07 January 2010

CFP: Deconstructing the Gods: Towards a Post-Religious Criticism

Third Annual Brooklyn College Graduate English Conference, at Brooklyn College (a part of CUNY), New York, USA, 10 April 2010

Call for papers: "Deconstructing the Gods: Towards a Post-Religious Criticism"

Papers on liberation theologies are explicitly invited, but I am sure they also mean political theologies.

"If one were asked to provide a single explanation for the growth of English studies in the later nineteenth century, one could do worse than reply, 'the failure of religion.'" (Terry Eagleton)

"Literature would begin wherever one no longer knows who writes and who signs the narrative of the call – and of the 'Here I Am' – between the absolute Father and Son." (Jacques Derrida)

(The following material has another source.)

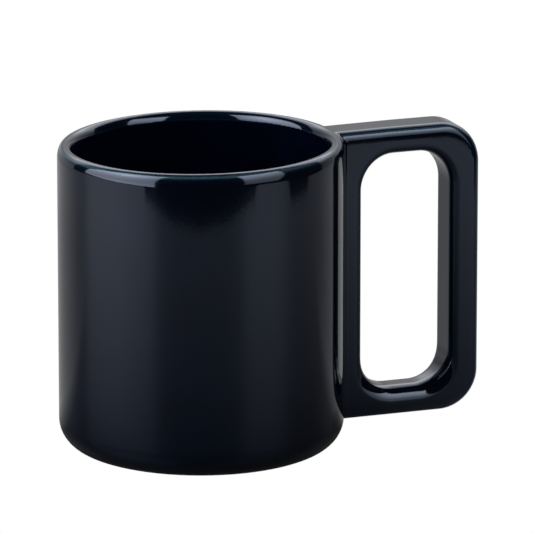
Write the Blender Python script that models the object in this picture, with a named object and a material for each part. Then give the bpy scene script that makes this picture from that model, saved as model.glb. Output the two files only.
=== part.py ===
"""A glazed ceramic mug with a flat, square frame handle.

The mug stands on z = 0 with its handle towards +X. The box around it is centred on the origin, so the
cup's own axis lies a little way along -X. Each coat of glaze is a thin shell over the clay that it covers.
"""

import math

import bmesh
import bpy
from mathutils import Matrix

MM = 0.001

# The cup, measured over its glaze
CUP_RADIUS = 42.0 * MM
CUP_HEIGHT = 91.3 * MM
WALL = 4.5 * MM
LIP_OUTER_ROUND = 2.0 * MM
LIP_INNER_ROUND = 2.4 * MM
BASE_ROUND = 8.3 * MM
FLOOR_HEIGHT = 5.5 * MM
FLOOR_CORNER = 8.0 * MM
FOOT_INNER_RADIUS = 29.5 * MM
FOOT_RECESS = 1.2 * MM
FOOT_CHAMFER = 0.8 * MM

# The handle, measured over its glaze: a flat frame with a finger opening
HANDLE_THICKNESS = 13.2 * MM
HANDLE_REACH = 85.6 * MM  # from the cup's axis to the outer face
HANDLE_BOTTOM = 4.2 * MM
HANDLE_CORNER = 12.0 * MM
HANDLE_EDGE_ROUND = 2.5 * MM
OPENING_EDGE_ROUND = 3.6 * MM
OPENING_NEAR = 48.4 * MM  # from the cup's axis
OPENING_FAR = 76.4 * MM
OPENING_BOTTOM = 12.6 * MM
OPENING_TOP = 83.6 * MM
OPENING_CORNER = 10.1 * MM

# Layers: how far the under side of the glaze and the clay lie below the finished surface
GAP = 0.3 * MM
GLAZE = 0.3 * MM
CLAY_INSET = GLAZE + GAP
SLIP = 0.6 * MM
SLIP_HALF_ANGLE = math.radians(7.5)
SLIP_BOTTOM = 8.7 * MM
SLIP_TOP = 87.6 * MM
WINDOW_DEPTH = 14 * MM

# Where the coats end
GLAZE_LINE = math.radians(68)  # on the base's round corner, below the horizontal
BARE_CLAY_LINE = math.radians(70.2)
LINER_EDGE = 3.3 * MM  # below the lip
OUTER_EDGE = LINER_EDGE - GAP

# Mesh density
TURNS = 72
CORNER_STEPS = 6
EDGE_STEPS = 3

INNER_RADIUS = CUP_RADIUS - WALL
CUP_AXIS_X = (CUP_RADIUS - HANDLE_REACH) / 2
RIGHT_ANGLE = math.pi / 2


def arc(centre, radius, start, end, steps):
    """Points along an arc from one angle to another, both ends included."""
    angles = [start + (end - start) * i / steps for i in range(steps + 1)]
    return [(centre[0] + radius * math.cos(a), centre[1] + radius * math.sin(a)) for a in angles]


def lip(inset):
    """Over the lip, from its inner side to its outer side."""
    inner = (INNER_RADIUS + LIP_INNER_ROUND, CUP_HEIGHT - LIP_INNER_ROUND)
    outer = (CUP_RADIUS - LIP_OUTER_ROUND, CUP_HEIGHT - LIP_OUTER_ROUND)
    over = arc(inner, LIP_INNER_ROUND - inset, math.pi, RIGHT_ANGLE, CORNER_STEPS)
    return over + arc(outer, LIP_OUTER_ROUND - inset, RIGHT_ANGLE, 0, CORNER_STEPS)


def base_corner(inset, start, end):
    """Round the bottom of the outer wall, between two angles below the horizontal."""
    centre = (CUP_RADIUS - BASE_ROUND, BASE_ROUND)
    return arc(centre, BASE_ROUND - inset, -start, -end, CORNER_STEPS)


def floor_corner(inset):
    """Round the bottom of the inside, from the floor up to the wall."""
    centre = (INNER_RADIUS - FLOOR_CORNER, FLOOR_HEIGHT + FLOOR_CORNER)
    return arc(centre, FLOOR_CORNER + inset, -RIGHT_ANGLE, 0, CORNER_STEPS)


def new_object(name, bm, parent):
    """A smooth-shaded object on the mug, from a bmesh whose faces are turned to face out."""
    bmesh.ops.recalc_face_normals(bm, faces=bm.faces)
    mesh = bpy.data.meshes.new(name)
    bm.to_mesh(mesh)
    bm.free()
    mesh.shade_smooth()
    mesh.set_sharp_from_angle(angle=math.radians(40))
    obj = bpy.data.objects.new(name, mesh)
    obj.parent = parent
    bpy.context.scene.collection.objects.link(obj)
    return obj


def turned(name, profile, parent, closed):
    """A profile of (radius, height) points spun round the cup's axis."""
    bm = bmesh.new()
    verts = [bm.verts.new((r, 0, z)) for r, z in profile]
    edges = [bm.edges.new(pair) for pair in zip(verts, verts[1:])]
    if closed:
        edges.append(bm.edges.new((verts[-1], verts[0])))
    bmesh.ops.spin(
        bm, geom=verts + edges, axis=(0, 0, 1), angle=2 * math.pi, steps=TURNS, use_merge=True
    )
    bmesh.ops.remove_doubles(bm, verts=bm.verts, dist=0.001 * MM)
    return new_object(name, bm, parent)


def rounded_outline(left, right, bottom, top, corner):
    """A rectangle with round corners, counter-clockwise from its right side."""
    centres = [
        (right - corner, top - corner),
        (left + corner, top - corner),
        (left + corner, bottom + corner),
        (right - corner, bottom + corner),
    ]
    points = []
    for i, centre in enumerate(centres):
        points += arc(centre, corner, i * RIGHT_ANGLE, (i + 1) * RIGHT_ANGLE, CORNER_STEPS)
    return points


def handle_outline(inset):
    """The handle's outside. Its near end is well inside the cup, where the wall cuts it off."""
    return rounded_outline(
        CUP_RADIUS / 2,
        HANDLE_REACH - inset,
        HANDLE_BOTTOM + inset,
        CUP_HEIGHT - inset,
        HANDLE_CORNER - inset,
    )


def opening_outline(inset):
    return rounded_outline(
        OPENING_NEAR - inset,
        OPENING_FAR + inset,
        OPENING_BOTTOM - inset,
        OPENING_TOP + inset,
        OPENING_CORNER + inset,
    )


def edge_section(edge_round, inset):
    """Half a bar's section, from its back face to its front face: how far in from the outline, and how
    far to the side."""
    radius = edge_round - inset
    flat_half = HANDLE_THICKNESS / 2 - edge_round
    quarter = [RIGHT_ANGLE * i / EDGE_STEPS for i in range(EDGE_STEPS + 1)]
    front = [(radius * (1 - math.cos(t)), flat_half + radius * math.sin(t)) for t in quarter]
    return [(step, -side) for step, side in reversed(front)] + front


def frame_mesh(inset):
    """The handle's frame: rings that follow its two outlines, stepped round the bars' round edges."""
    outside = edge_section(HANDLE_EDGE_ROUND, inset)
    inside = edge_section(OPENING_EDGE_ROUND, inset)[::-1]
    bm = bmesh.new()
    rings = []
    for outline, section in ((handle_outline, outside), (opening_outline, inside)):
        for step, side in section:
            rings.append([bm.verts.new((x, side, z)) for x, z in outline(inset + step)])
    for ring, following in zip(rings, rings[1:] + rings[:1]):
        for i in range(len(ring)):
            bm.faces.new((ring[i - 1], ring[i], following[i], following[i - 1]))
    return bm


def slip_mesh():
    """A thin curved pad that follows the wall."""
    near = CUP_RADIUS - GLAZE
    section = [(near, SLIP_BOTTOM), (near + SLIP, SLIP_BOTTOM), (near + SLIP, SLIP_TOP), (near, SLIP_TOP)]
    bm = bmesh.new()
    verts = [bm.verts.new((r, 0, z)) for r, z in section]
    face = bm.faces.new(verts)
    bmesh.ops.rotate(bm, verts=verts, matrix=Matrix.Rotation(-SLIP_HALF_ANGLE, 3, "Z"))
    bmesh.ops.spin(
        bm, geom=[face], axis=(0, 0, 1), angle=2 * SLIP_HALF_ANGLE, steps=CORNER_STEPS
    )
    return bm


def material(obj, base_color, roughness):
    """The object's own Principled material."""
    made = bpy.data.materials.new(obj.name)
    made.use_nodes = True
    shader = made.node_tree.nodes["Principled BSDF"]
    shader.inputs["Base Color"].default_value = (*base_color, 1)
    shader.inputs["Roughness"].default_value = roughness
    obj.data.materials.append(made)


def cut(obj, cutter):
    """Takes the cutter's shape out of the object."""
    cutter.hide_render = True
    cutter.display_type = "WIRE"
    difference = obj.modifiers.new("cut_" + cutter.name, "BOOLEAN")
    difference.operation = "DIFFERENCE"
    difference.object = cutter


def wall_cutter(name, radius, parent):
    """A cylinder on the cup's axis that gives a handle piece the wall's curve."""
    bm = bmesh.new()
    bmesh.ops.create_cone(
        bm, cap_ends=True, segments=TURNS, radius1=radius, radius2=radius, depth=2 * CUP_HEIGHT
    )
    bmesh.ops.translate(bm, verts=bm.verts, vec=(0, 0, CUP_HEIGHT / 2))
    return new_object(name, bm, parent)


def window_cutter(name, parent):
    """A block through the outer glaze, a gap larger all round than the slip that comes through it."""
    half_width = (CUP_RADIUS + SLIP) * math.sin(SLIP_HALF_ANGLE) + GAP
    height = SLIP_TOP - SLIP_BOTTOM + 2 * GAP
    bm = bmesh.new()
    bmesh.ops.create_cube(bm, size=1)
    bmesh.ops.scale(bm, verts=bm.verts, vec=(WINDOW_DEPTH, 2 * half_width, height))
    bmesh.ops.translate(bm, verts=bm.verts, vec=(CUP_RADIUS, 0, (SLIP_TOP + SLIP_BOTTOM) / 2))
    return new_object(name, bm, parent)


def make_cup(mug):
    clay = [(0, FLOOR_HEIGHT - CLAY_INSET)]
    clay += floor_corner(CLAY_INSET)
    clay += lip(CLAY_INSET)
    clay += base_corner(CLAY_INSET, 0, BARE_CLAY_LINE)
    clay += base_corner(0, BARE_CLAY_LINE, RIGHT_ANGLE)
    clay += [
        (FOOT_INNER_RADIUS, 0),
        (FOOT_INNER_RADIUS - FOOT_CHAMFER, FOOT_RECESS),
        (0, FOOT_RECESS),
    ]
    material(turned("cup_body", clay, mug, closed=False), (0.66, 0.57, 0.45), 0.8)

    outside = [(INNER_RADIUS, CUP_HEIGHT - OUTER_EDGE)] + lip(0) + base_corner(0, 0, GLAZE_LINE)
    underside = [(INNER_RADIUS + GLAZE, CUP_HEIGHT - OUTER_EDGE)]
    underside += lip(GLAZE) + base_corner(GLAZE, 0, GLAZE_LINE)
    outer = turned("outer_glaze", outside + underside[::-1], mug, closed=True)
    material(outer, (0.012, 0.018, 0.032), 0.08)
    cut(outer, window_cutter("joint_window", mug))

    liner_top = CUP_HEIGHT - LINER_EDGE
    liner = [(0, FLOOR_HEIGHT)] + floor_corner(0) + [(INNER_RADIUS, liner_top)]
    liner += [(INNER_RADIUS + GLAZE, liner_top)] + floor_corner(GLAZE)[::-1] + [(0, FLOOR_HEIGHT - GLAZE)]
    material(turned("liner_glaze", liner, mug, closed=False), (0.008, 0.01, 0.018), 0.08)


def make_handle(mug):
    clay = new_object("handle_frame", frame_mesh(CLAY_INSET), mug)
    material(clay, (0.66, 0.57, 0.45), 0.8)
    cut(clay, wall_cutter("frame_wall", CUP_RADIUS + CLAY_INSET, mug))

    coat = new_object("handle_glaze", frame_mesh(0), mug)
    material(coat, (0.012, 0.018, 0.032), 0.08)
    cut(coat, wall_cutter("glaze_wall", CUP_RADIUS + GAP, mug))
    cut(coat, new_object("glaze_core", frame_mesh(GLAZE), mug))

    slip = new_object("joint_slip", slip_mesh(), mug)
    material(slip, (0.58, 0.5, 0.4), 0.85)


def main():
    for obj in list(bpy.data.objects):
        bpy.data.objects.remove(obj, do_unlink=True)
    mug = bpy.data.objects.new("mug", None)
    mug.location.x = CUP_AXIS_X
    bpy.context.scene.collection.objects.link(mug)
    make_cup(mug)
    make_handle(mug)


main()
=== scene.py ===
"""The looks of the glazed mug, built round its CAD frame: one melted coat of glaze over a bare clay foot.

The coat is the surface where a field of signed distances is zero. Soft joins between the cup, its inside
and the handle come from the field, and a net of quads is laid over the surface and evened out.
"""

import itertools
import math

import bpy
import numpy as np
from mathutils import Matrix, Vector


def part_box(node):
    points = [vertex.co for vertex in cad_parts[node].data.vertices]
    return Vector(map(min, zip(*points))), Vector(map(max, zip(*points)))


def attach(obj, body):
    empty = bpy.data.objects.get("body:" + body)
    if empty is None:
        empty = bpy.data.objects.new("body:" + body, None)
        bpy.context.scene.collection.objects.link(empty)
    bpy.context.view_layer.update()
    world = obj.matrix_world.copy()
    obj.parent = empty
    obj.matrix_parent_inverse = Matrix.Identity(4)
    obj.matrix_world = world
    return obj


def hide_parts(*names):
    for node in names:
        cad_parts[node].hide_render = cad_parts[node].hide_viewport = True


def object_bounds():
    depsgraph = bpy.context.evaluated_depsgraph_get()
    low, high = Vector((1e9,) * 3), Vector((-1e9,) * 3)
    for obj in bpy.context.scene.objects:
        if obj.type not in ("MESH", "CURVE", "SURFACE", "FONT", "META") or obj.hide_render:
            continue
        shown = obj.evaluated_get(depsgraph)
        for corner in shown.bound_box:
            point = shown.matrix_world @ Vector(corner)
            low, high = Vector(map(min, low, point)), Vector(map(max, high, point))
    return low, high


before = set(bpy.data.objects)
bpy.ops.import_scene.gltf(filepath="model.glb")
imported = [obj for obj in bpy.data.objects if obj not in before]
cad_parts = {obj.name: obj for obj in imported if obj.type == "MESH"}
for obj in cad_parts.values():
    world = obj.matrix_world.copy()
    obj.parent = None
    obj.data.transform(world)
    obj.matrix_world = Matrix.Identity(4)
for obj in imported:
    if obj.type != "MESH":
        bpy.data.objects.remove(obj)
cad_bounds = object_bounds()

MM = 0.001

# Sizes that the frame gives
cup_low, cup_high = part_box("outer_glaze")
handle_low, handle_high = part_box("handle_glaze")
CUP_AXIS_X = (cup_low.x + cup_high.x) / 2
CUP_RADIUS = (cup_high.x - cup_low.x) / 2
CUP_HEIGHT = cup_high.z
HANDLE_REACH = handle_high.x - CUP_AXIS_X
HANDLE_BOTTOM = handle_low.z
HANDLE_THICKNESS = handle_high.y - handle_low.y

# The CAD's other sizes
WALL = 4.5 * MM
BASE_ROUND = 8.3 * MM
FLOOR_HEIGHT = 5.5 * MM
FLOOR_CORNER = 8.0 * MM
HANDLE_CORNER = 12.0 * MM
OPENING_NEAR = 48.4 * MM
OPENING_FAR = 76.4 * MM
OPENING_BOTTOM = 12.6 * MM
OPENING_TOP = 83.6 * MM
OPENING_CORNER = 10.1 * MM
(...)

The concept of "God", in our increasingly pluralist postmodern environment, is protean and subject to vastly divergent individual definitions. Yet gods are often regarded as the most objective and stable nuclei of religious communities. Whereas gods may be imagined as idealized selves, and may epitomize correct morality for a believer, they may simultaneously be said to function as political and rhetorical devices – dangerously slippery proxies of both transcendent subjectivity and faith-based violence.

One of the more liberating tasks of literary criticism, especially since the latter half of the 20th century, has been its attempt to uncover traces of dominant structures that lie dormant in literary texts. Marxist criticism has brought an examination of economic structures in a text. Feminist criticism has brought a critique of patriarchal forces. Postcolonial thought has unfolded the effects of colonialism and imperialism. Where, one might ask, is the criticism of religious power, and how might it be foregrounded?

Unlike other modes of thought, religious discourse is uniquely protected by a veneer of the sacred, which allows it to be self-censoring or, as Derrida said, auto-immunizing. Literary criticism operates as a sort of secular exegesis; it is perhaps for this reason, and because of the pseudo-religious assumptions of criticism, that religion is often elided from critical inquiry. What might a post-religious criticism reveal about the religious forces at work within texts and canons? Within criticism itself?

From the feudal warrior culture of Beowulf to the heretical Catholicisms of Ulysses, religious forces are active, whether as narrative fulcra or dynamic backdrops. Literary works such as The Song of Roland depict warring factions of religionists, each with a god-concept at the helm of their ideological battleship. Dissecting these gods with the tools of cultural criticism has the potential to bring new insight, and to uncover power structures previously unnoticed.

How might we discover, for instance, textual evidence for ways in which religions have been used as a means of solidifying tribal identity, and for ways in which religions have been the ideological forces behind genocide? This conference seeks to explore the significance of the "post-religious" in all of its senses, both as an object of literary representation and as a condition of literary study.

Sample topics might include, but are by no means limited to: The Divine Author(ity); Homoeroticism in Early Modern Devotional Literature; Eden, Exile, and the Fortunate Fall; Divine Revelation and the Muse; Via Negativa: What God Isn't; God, Ego, and the God-Self; The Sacred and the Taboo: Religion as a Self-Censoring Discourse; Atheist Literature of the 19th century; Ghosts: Spiritualism in the 19th Century; The Poetics of Transcendent Experience; The Apostate in Islamic Literature; Confessional Literature and the Catholic Confessional; Holy Texts and the Language of Violence; Alterity: Demonization of the "Other" Religion; Liberation Theologies; Blasphemous Humor as Social Satire; Madness and Heresy; The Christian Rhetoric of Imperialism.